Here I will point out that the “flexibility” of academia is in many ways a double-edged sword. Yes, my daily schedule is pretty flexible, which is awesome, and it’s usually easy for me to leave early to pick up my son from daycare or arrive late after taking him to the doctor in the morning. Except when it’s not. If I’m scheduled to teach, I basically have to teach. Maybe I can get someone to substitute for one of my intro-level courses, with a lot of advance notice, and maybe I can get away with canceling one class per semester, two at the maximum, but that’s about it. The inflexibility of the start and end dates of the semester are another example. In many other fields, it would be possible to move start/end dates of projects around, especially with as much advance notice as pregnancy provides. But in academia, the semester is when it is, and you’re basically teaching for all of it or none of it. Academics can’t schedule a random vacation week in the middle of April (seriously, it’s ridiculous for me to imagine just peace-ing out on my students to go to Jamaica for a week right now, much as I’d love to!). Then there are long-term commitments that you can’t really back out on. For example, I have been supervising a student for the past two years who is staying to write a masters thesis with me next year. I can’t just tell him “nope, sorry, come back next year!” because academia doesn’t work that way. And it would be super-unfair to him to try to get him to switch advisors at this point, since he has invested years into learning the methods and techniques and already has the bulk of his thesis work done. So regardless of when I take parental leave next year, I will be supervising at least one and probably three theses in the spring semester, even if I’m also taking care of a newborn full-time. And my main research facility’s annual proposal deadline is always in April, regardless of whether or not I am on parental leave, so either I suck it up and find a way to put in proposals or I just don’t get any new data for my research that year.

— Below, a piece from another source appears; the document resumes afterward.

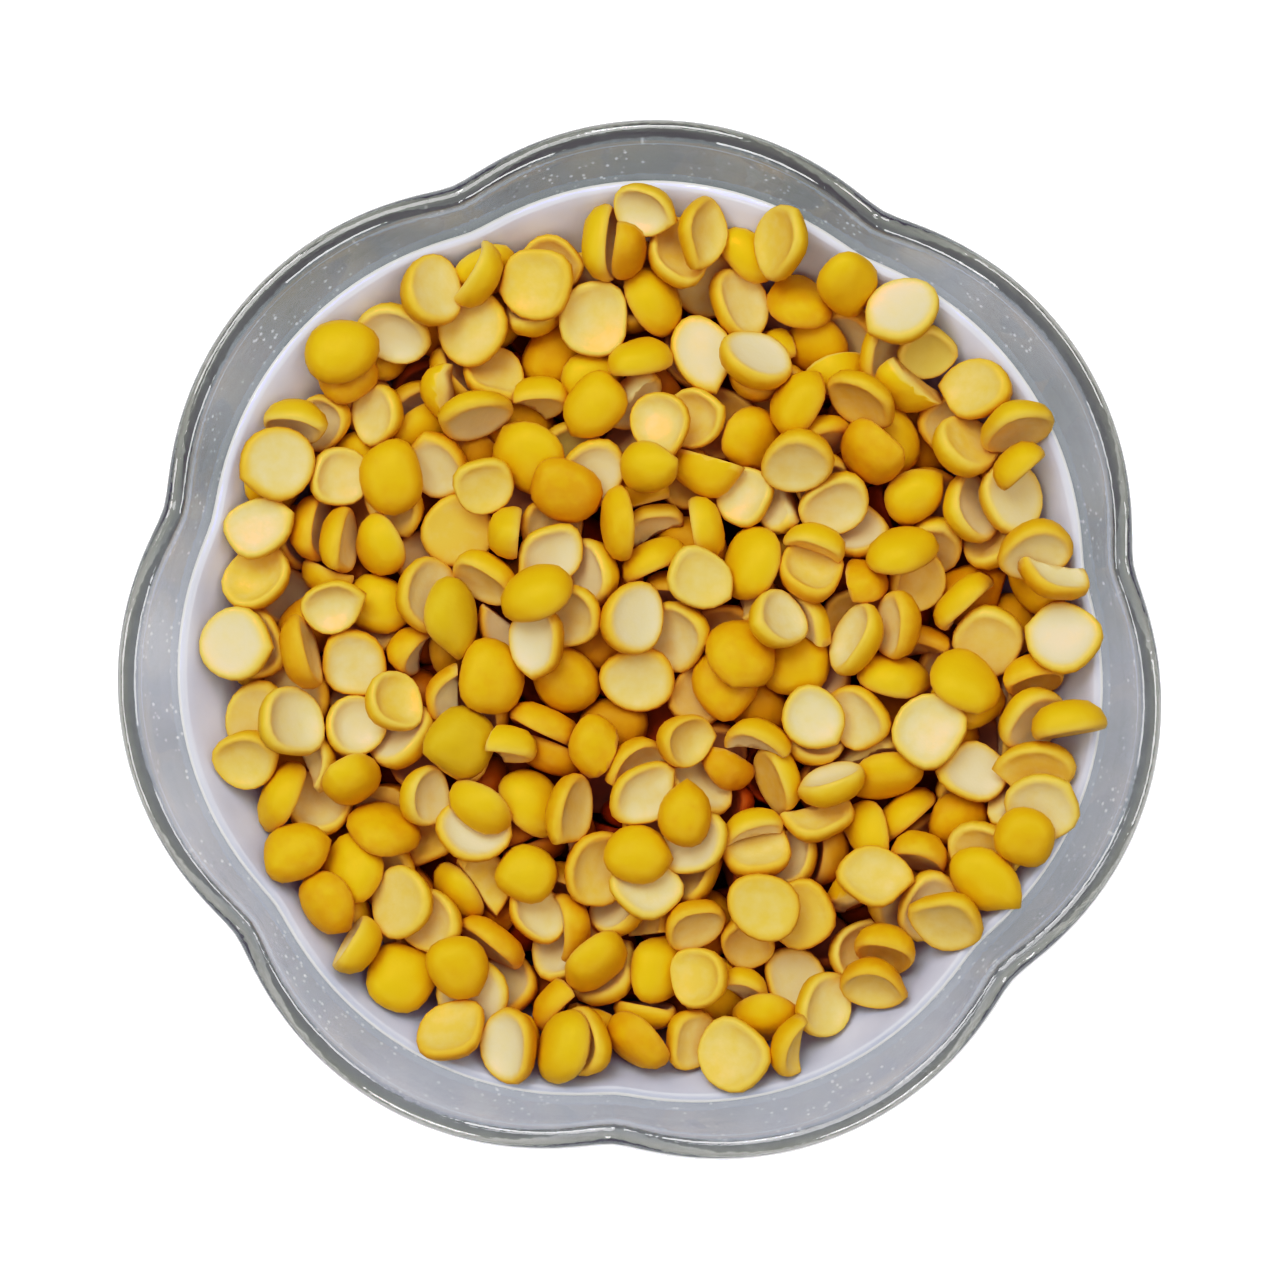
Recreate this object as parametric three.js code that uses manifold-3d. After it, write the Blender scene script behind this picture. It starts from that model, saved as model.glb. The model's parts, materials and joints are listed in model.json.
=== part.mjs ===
// Dish of dry split lentils: a clear glass dish with a seven-lobed rim, a thin white liner
// that follows its wall, and a low heap of split yellow lentils.
//
// Millimetres, +Z up. The origin is the middle of the flat underside of the glass foot.

import * as THREE from 'three';
import { mergeVertices } from 'three/addons/utils/BufferGeometryUtils.js';
import Module from 'manifold-3d';

const wasm = await Module();
wasm.setup();

// ---- Driving dimensions: the lobed plan of the dish ------------------------------------

const LOBES = 7;
const FIRST_NOTCH = THREE.MathUtils.degToRad(9.5); // angle of one notch from +X
const LOBE_ARC_RADIUS = 31.2; // each lobe of the rim is an arc of this radius ...
const LOBE_ARC_CENTRE = 21.9; // ... about a point this far from the dish's axis
const NOTCH_SOFTNESS = 0.03; // radians over which two neighbouring arcs melt together
const RIM_RADIUS = 51.75; // mean outer radius of the rim

// ---- Driving dimensions: heights and walls ---------------------------------------------

const DISH_HEIGHT = 38;
const FOOT_RADIUS = 24; // the flat ring of glass that stands on the table
const FOOT_HEIGHT = 3;
const FOOT_FLARE = 2; // the foot is this much wider at its top
const BASE_THICKNESS = 6.5; // solid glass under the floor of the dish
const FLOOR_RADIUS = 22;
const RIM_THICKNESS = 2.4;
const WALL_LIFT = 1.05; // above 1: the wall steepens towards the rim
const WALL_ROUND = 0.85; // below 1: the wall leaves the floor in a curve
const LOBES_START = 6; // the dish is round below this height and fully lobed at the rim
const LOBES_GROWTH = 2.8;

const FIT_GAP = 0.3; // between the glass, the liner and the heap
const LINER_THICKNESS = 0.8;
const LINER_EDGE_HEIGHT = 32.6;

const HEAP_EDGE_HEIGHT = 31; // where the heap meets the liner
const HEAP_CROWN_HEIGHT = 36.8; // top of the heap in the middle, without its bumps
const CORE_DEPTH = 2.2; // the smooth core lies this far below the heap's surface

// ---- Driving dimensions: one split lentil ----------------------------------------------

const LENTIL_RADIUS = 3.4;
const LENTIL_THICKNESS = 3.0;
const LENTIL_SIDES = 7;
const LENTIL_COUNT = 144;
const SIZE_SPREAD = 0.14; // the halves are this much larger or smaller than the mean
const SHARE_FACE_UP = 0.46; // flat cut face up
const SHARE_DOME_UP = 0.32; // round side up, and the rest stand on edge
const LEAN = 0.42; // greatest lean of a lying half, radians
const EDGE_LEAN = 0.5; // greatest lean of a standing half from upright, radians
const SCATTER = 0.7; // how far a half strays from the even spread
const RISE = 0.8; // how far a half lies above or below the heap's surface
const RANDOM_SEED = 20417;

// ---- Shape rules -----------------------------------------------------------------------

// Radius of the rim's outline at an angle about the dish's axis.
function rimOutline(angle) {
  const step = (2 * Math.PI) / LOBES;
  const turns = (angle - FIRST_NOTCH) / step;
  const fromNotch = Math.abs(turns - Math.round(turns)) * step;
  const softened = Math.sqrt(fromNotch ** 2 + NOTCH_SOFTNESS ** 2);
  const fromLobe = step / 2 - softened;
  const across = LOBE_ARC_CENTRE * Math.sin(fromLobe);
  return LOBE_ARC_CENTRE * Math.cos(fromLobe) + Math.sqrt(LOBE_ARC_RADIUS ** 2 - across ** 2);
}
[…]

But, back to my teaching dilemma. So, I think I have actually come up with the least awful solution — the problem is that I don’t know if my department/university will allow me to do it. It turns out that the classes I’m scheduled to teach next year have a huge amount of overlap with the classes taught by the one research faculty member in my department. He can’t teach my advanced class, but he taught a different advanced class that uses a lot of similar tools and techniques just last year — we could definitely put together a hybrid course where I taught the first half of the semester and he taught the second half. Then, in the spring, we would swap and he’d teach the first half of the semester while I’d teach the second half, after the baby is old enough to go to daycare. It works out perfectly in terms of his course load (which is lower than a normal faculty member’s), and also minimizes impact on the department curriculum since it would only involve canceling his gen-ed class that he’s scheduled to teach in the spring semester. Gen-eds are the easiest to cancel, because they aren’t required for any major and we always offer several per year so students can just take a different one. If they had to cancel my fall class, it would be a huge monkey wrench for curriculum planning, for various reasons that I won’t go into (planning the curriculum for the department seems to be a major logic puzzle that changes parameters every single year). I don’t know for sure that this particular faculty member would be on board with my plan, but I definitely would if I were in his shoes — I think it’s a pretty good deal to teach for two half-semesters instead of a single full semester, and they’re both classes that he’s taught recently and wouldn’t have to do much prep work for.
So, that’s the proposal I’m hoping to float by my chair when I am finally up for discussing it with him. I honestly don’t know what he’ll say. One thing that gives me hope is that just a few days ago I had lunch with my most awesome female mentor from a closely related department (who is a full professor and just finished a stint as department chair, and has served on every university committee multiple times). I did tell her about my pregnancy, and my worry about figuring out the course schedule, and before I even had a chance to tell her my idea she was just immediately all like “Well, you will teach two half-courses, one in the fall and one in the spring, and your department will deal,” like it was the most obvious thing in the world. So, at least I know she’s in my corner, and my idea is not totally crazy. And I really do think it is the best way to minimize the impact of this leave timing on our department’s curriculum, the baby, and me.
So, that’s the scoop. I’ll continue to mull it over, and then the plan is to talk to my chair in about two weeks, once the NIPT results are back and I’ve had the NT ultrasound to make sure that everything is still looking good pregnancy-wise. There’s not much urgency, so I could technically keep waiting, but for one thing my belly is already starting to pop (I guess being on pregnancy #5 will do that to you!), and for another thing I know that once I have a plan in place it will help me chill out and not stress quite as much, which I would really like to be able to do. Then I can return to stressing about my tenure packet, which is due in exactly the same week as this baby! Again, I fully recognize how lucky I am to have these sorts of problems: to be at the point where I have done enough high-quality work to be able to (mostly) confidently submit a tenure packet, and to be at the point where I can reasonably hope that I might be able to welcome another little one to our family in the near future. It’s an exciting time of life, and I really don’t want to mess it up!